PFC has been around for a while and was traditionally used at Layer 2 to prevent network congestion. PFC used the COS field for classification but as RoCEv2 operates at Layer 3, the DCQCN implementation has been adapted to use the DSCP field instead, with RoCEv2 packets marked for PFC and added to a lossless queue. The buffers on these lossless queues have two levels, xOFF and xON. When the queue buffer goes above the xOFF level, a PFC frame with an xOFF (Pause Frame) is sent to the next hop device indicating that no more packets should be sent.
The next hop device will now likely have a build-up on its own queues and will in turn send a pause frame to the next upstream device. In this way, PFC Pause Frames propagate through the network to the transmitting host, which stops transmission. The queues on each of the devices will eventually drain and drop below the xON level, and pause frames will no longer be sent.

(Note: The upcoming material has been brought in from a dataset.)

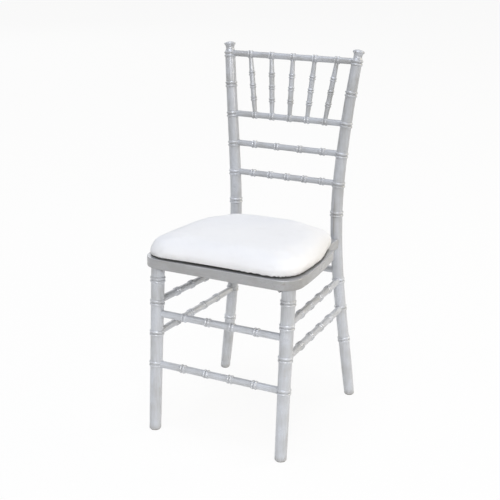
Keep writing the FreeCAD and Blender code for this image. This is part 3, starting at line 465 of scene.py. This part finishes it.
HEM_BAND = 0.0035
HEM_HEIGHT = 0.0046
HEM_TUCK = 0.0012
HEM_FOLD = 0.0010
HEM_FOLD_PITCH = 0.0065
EVEN_FOLD = 0.25
CORNER_START = 0.35
SLOW_FOLD = 0.5
SLOW_FOLD_RATE = 0.37
SLOW_FOLD_START = 1.0
FRONT_RISE = 1.6
FRONT_FOCUS = 4


def applied(piece):
    """The piece's mesh with its modifiers worked in, in place of the old mesh."""
    depsgraph = bpy.context.evaluated_depsgraph_get()
    mesh = bpy.data.meshes.new_from_object(piece.evaluated_get(depsgraph))
    piece.modifiers.clear()
    old = piece.data
    piece.data = mesh
    bpy.data.meshes.remove(old)
    return mesh


def falloff(distance, reach):
    """1 at no distance, easing to 0 at the reach."""
    near = max(0.0, 1.0 - distance / reach)
    return near * near * (3 - 2 * near)


def drawn_down(form, rim, height, inward=0.0, fold=0.0):
    """Extrude an open rim to a height, drawn in and with small folds at the corners."""
    made = bmesh.ops.extrude_edge_only(form, edges=rim)["geom"]
    next_rim = [item for item in made if isinstance(item, bmesh.types.BMEdge) and item.is_boundary]
    for vert in {vert for edge in next_rim for vert in edge.verts}:
        across, back = vert.co.x, vert.co.y - PAD_MIDDLE
        bearing = math.atan2(back, across)
        outward = Vector((math.cos(bearing), math.sin(bearing), 0))
        cornering = max(0.0, abs(math.sin(2 * bearing)) - CORNER_START)
        turn = math.hypot(across, back) * bearing / HEM_FOLD_PITCH * 2 * math.pi
        wave = math.sin(turn) + SLOW_FOLD * math.sin(SLOW_FOLD_RATE * turn + SLOW_FOLD_START)
        front = max(0.0, -math.sin(bearing)) ** FRONT_FOCUS
        vert.co -= outward * inward
        vert.co.z = height + fold * (EVEN_FOLD + cornering) * wave + fold * FRONT_RISE * front
    return next_rim


cover = Finish("stretch_cover")
rib = cover.node(
    "ShaderNodeTexWave", {"wave_type": "BANDS", "bands_direction": "X"},
    {"Vector": cover.place, "Scale": 420.0, "Distortion": 0.6, "Detail": 1.0},
)
course = cover.node(
    "ShaderNodeTexWave", {"wave_type": "BANDS", "bands_direction": "DIAGONAL"},
    {"Vector": cover.place, "Scale": 300.0, "Distortion": 0.8, "Detail": 1.0},
)
tension = cover.cloud(size=0.07, detail=2.0, shift=3.0)
soiling = cover.cloud(size=0.03, detail=4.0, shift=11.0).between(0.5, 0.8)
cover.wear(
    base_color=cover.blend(soiling * SOILING_SHARE, COVER_WHITE, COVER_SOILED),
    roughness=0.78 + 0.1 * rib,
    sheen_weight=0.25,
    sheen_roughness=0.4,
)
cover.relief(rib * 0.10 + course * 0.08 + tension * 4.0, distance=0.0012)

# The foam's own shape, reaching down to the cover's lower edge.
pad_form = node_form("cushion_foam", merge=FOAM_MERGE)
foam_low = min(vert.co.z for vert in pad_form.verts)
cover_low = side_boxes("cushion_cover")[0][0].z
for vert in pad_form.verts:
    if vert.co.z < foam_low + NEARLY_LEVEL:
        vert.co.z = cover_low
bmesh.ops.transform(pad_form, matrix=SEAT_PLACE, verts=pad_form.verts)
bmesh.ops.recalc_face_normals(pad_form, faces=pad_form.faces)
cushion = new_piece("seat_cushion", pad_form, cover.material)
even = cushion.modifiers.new("even_mesh", "REMESH")
even.mode = "VOXEL"
even.voxel_size = PAD_VOXEL
even.use_smooth_shade = True
start_points = [vert.co.copy() for vert in applied(cushion).vertices]

# The pad swells under pressure while its lower edge stays glued to the board.
to_seat = SEAT_PLACE.inverted()
glued_points = [
    vert.index for vert in cushion.data.vertices if (to_seat @ vert.co).z < cover_low + HEM_BAND
]
glued = cushion.vertex_groups.new(name="glued_to_board")
glued.add(glued_points, 1.0, "REPLACE")
stuffing = cushion.modifiers.new("stuffing", "CLOTH")
fabric = stuffing.settings
fabric.quality = 6
fabric.mass = 0.25
fabric.tension_stiffness = 20
fabric.compression_stiffness = 10
fabric.shear_stiffness = 10
fabric.bending_stiffness = 2
fabric.vertex_group_mass = glued.name
fabric.use_pressure = True
fabric.uniform_pressure_force = 4
fabric.effector_weights.gravity = 0
stuffing.collision_settings.use_collision = False
stuffing.point_cache.frame_start = 1
stuffing.point_cache.frame_end = SWELL_STEPS
for step in range(1, SWELL_STEPS + 1):
    bpy.context.scene.frame_set(step)
applied(cushion)
cushion.vertex_groups.clear()
for vert, start in zip(cushion.data.vertices, start_points):
    swell = vert.co - start
    if swell.length > SWELL_LIMIT:
        vert.co = start + swell.normalized() * SWELL_LIMIT
bpy.context.scene.frame_set(1)

# Use has settled it: each push shifts the pad sideways, and only its upper part sinks.
cover_form = bmesh.new()
cover_form.from_mesh(cushion.data)
bmesh.ops.transform(cover_form, matrix=SEAT_PLACE.inverted(), verts=cover_form.verts)
for vert in cover_form.verts:
    lift = min(1.0, max(0.0, (vert.co.z - FLAT_BELOW) / (SHOULDER - FLAT_BELOW)))
    shift = Vector()
    for (across, back), reach, push in SETTLING:
        share = falloff(math.hypot(vert.co.x - across, vert.co.y - back), reach)
        shift += Vector((push[0], push[1], push[2] * lift)) * share
    outward = Vector((vert.co.x, vert.co.y - PAD_MIDDLE, 0)).normalized()
    vert.co += shift + outward * COVER_STAND * (1 - lift)
pulled_smooth = [vert for vert in cover_form.verts if vert.co.z > FLAT_BELOW]
for repeat in range(SMOOTHING):
    bmesh.ops.smooth_vert(
        cover_form, verts=pulled_smooth, factor=0.5,
        use_axis_x=True, use_axis_y=True, use_axis_z=True,
    )

# The low part of the cover lies outside the board's edge, all the way round. The push also
# moves points of the pad's flat underside: those that it lifts past the cut below stay as
# closed loose parts inside the board, a fault that is still open.
board_form = node_form("cushion_board")
board_heights = [vert.co.z for vert in board_form.verts]
board_middle = (min(board_heights) + max(board_heights)) / 2
board_tree = BVHTree.FromBMesh(board_form)
board_form.free()
for vert in cover_form.verts:
    if vert.co.z < FLAT_BELOW:
        level = Vector((vert.co.x, vert.co.y, board_middle))
        wall, facing = board_tree.find_nearest(level)[:2]
        room = (level - wall).dot(facing)
        vert.co += facing * max(0.0, COVER_GAP - room)
bmesh.ops.bisect_plane(
    cover_form, geom=cover_form.verts[:] + cover_form.edges[:] + cover_form.faces[:],
    dist=SAME_POINT, plane_co=(0, 0, cover_low + HEM_BAND), plane_no=(0, 0, 1), clear_inner=True,
)

# The hem: down to its folded edge, tucked in, and up to the foam, where the form is closed.
rim = [edge for edge in cover_form.edges if edge.is_boundary]
bmesh.ops.subdivide_edges(cover_form, edges=rim, cuts=2, use_grid_fill=False)
bmesh.ops.triangulate(
    cover_form, faces=[face for face in cover_form.faces if len(face.verts) > 4],
)
rim = [edge for edge in cover_form.edges if edge.is_boundary]
rim = drawn_down(cover_form, rim, HEM_HEIGHT, fold=HEM_FOLD)
rim = drawn_down(cover_form, rim, HEM_HEIGHT, inward=HEM_TUCK, fold=HEM_FOLD)
rim = drawn_down(cover_form, rim, foam_low)
bmesh.ops.holes_fill(cover_form, edges=rim)
bmesh.ops.transform(cover_form, matrix=SEAT_PLACE, verts=cover_form.verts)
bmesh.ops.recalc_face_normals(cover_form, faces=cover_form.faces)
for face in cover_form.faces:
    face.smooth = True
cover_form.to_mesh(cushion.data)
cover_form.free()
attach(cushion, "cushion")
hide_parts("cushion_cover", "cushion_foam")


# Studio: a white paper floor that runs out of sight and an even white surround, with five
# soft lamps: above, in front, to the right, and behind the chair on both sides.

FLOOR_SPAN = 40
PAPER_WHITE = (0.88, 0.87, 0.85, 1)
PAPER_GLOW = 0.93
PURE_WHITE = (1, 1, 1, 1)
WALL_WARMTH = (1.0, 0.97, 0.92, 1)
WALL_LIGHT = 0.16
SEAT_MIDDLE = Vector((0, 0, 0.45))


class Surround(Finish):
    """The studio's walls, as the world's background."""

    def __init__(self, world):
        self.tree = world.node_tree
        self.shader = self.tree.nodes["Background"]


def seen_as_white(finish):
    """1 where the camera, a mirror or glass looks at the studio, and 0 for its light."""
    seen = finish.node("ShaderNodeLightPath", output="Is Camera Ray")
    mirrored = finish.node("ShaderNodeLightPath", output="Is Glossy Ray")
    through = finish.node("ShaderNodeLightPath", output="Is Transmission Ray")
    return finish.maths("MAXIMUM", seen, finish.maths("MAXIMUM", mirrored, through))


bpy.ops.mesh.primitive_plane_add(size=FLOOR_SPAN)
floor = bpy.context.object
floor.name = "floor"
paper = Finish("floor_paper")
paper.wear(base_color=PAPER_WHITE, roughness=0.9)
glow = paper.node("ShaderNodeEmission", {}, {"Color": PURE_WHITE, "Strength": 1.0})
lit = Value(paper, paper.shader.outputs["BSDF"])
white_share = seen_as_white(paper) * PAPER_GLOW
mixed = paper.node("ShaderNodeMixShader", {}, {0: white_share, 1: lit, 2: glow})
paper.feed(paper.tree.nodes["Material Output"].inputs["Surface"], mixed)
floor.data.materials.append(paper.material)

world = bpy.data.worlds.new("studio")
bpy.context.scene.world = world
world.use_nodes = True
walls = Surround(world)
white = seen_as_white(walls)
walls.feed(walls.shader.inputs["Color"], walls.blend(white, WALL_WARMTH, PURE_WHITE))
walls.feed(walls.shader.inputs["Strength"], walls.maths("MAXIMUM", white, WALL_LIGHT))


def soft_lamp(name, place, size, power, colour):
    """Rectangular soft light that faces the seat."""
    data = bpy.data.lights.new(name, "AREA")
    data.shape = "RECTANGLE"
    data.size, data.size_y = size
    data.energy = power
    data.color = colour
    lamp = bpy.data.objects.new(name, data)
    bpy.context.scene.collection.objects.link(lamp)
    lamp.location = place
    lamp.rotation_euler = (SEAT_MIDDLE - Vector(place)).to_track_quat("-Z", "Y").to_euler()


soft_lamp("top_lamp", (0.0, -0.8, 7.0), (4.0, 4.0), power=300, colour=(0.84, 0.89, 1.0))
soft_lamp("front_lamp", (3.8, -7.2, 4.2), (4.5, 1.2), power=355, colour=(1.0, 0.99, 0.98))
soft_lamp("right_lamp", (8.0, -1.5, 2.6), (3.0, 3.0), power=100, colour=(1.0, 0.94, 0.84))
soft_lamp("rear_lamp", (6.5, 5.4, 4.0), (3.0, 3.0), power=195, colour=(1.0, 0.86, 0.58))
soft_lamp("left_rear_lamp", (-6.0, 6.0, 3.5), (3.0, 3.0), power=70, colour=(0.96, 0.98, 1.0))


# Camera: the photograph's own, with a narrow view, 2.5 m from the chair on the sitter's
# left, and looking down on the seat. The two angles are in degrees.

CAMERA_PLACE = (1.083, -2.16285, 1.2515)
CAMERA_DOWN = 18.58
CAMERA_ROUND = 26.88

camera_data = bpy.data.cameras.new("camera")
camera_data.lens = 73.61
camera_data.sensor_width = 36.0
camera = bpy.data.objects.new("camera", camera_data)
bpy.context.scene.collection.objects.link(camera)
camera.location = CAMERA_PLACE
camera.rotation_euler = (math.radians(90 - CAMERA_DOWN), 0, math.radians(CAMERA_ROUND))
bpy.context.scene.camera = camera
bpy.context.scene.view_settings.view_transform = "Standard"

The transmitting devices will either receive a PFC xON or the PFC Pause Timer will expire to allow transmission to begin again. See the diagram below for an illustration of this process.
There are a few other noteworthy points on PFC. Firstly, a faulty device or host can trigger a PFC storm by flooding needless PFC Pause Frames onto the network and preventing transmission. This scenario can be mitigated by using the PFC Watchdog feature which is available on most vendor platforms. Secondly, PFC is considered the failsafe to ECN – ECN will handle short periods of congestion, such as micro-bursts with PFC only kicking in when significant or continuous congestion occurs.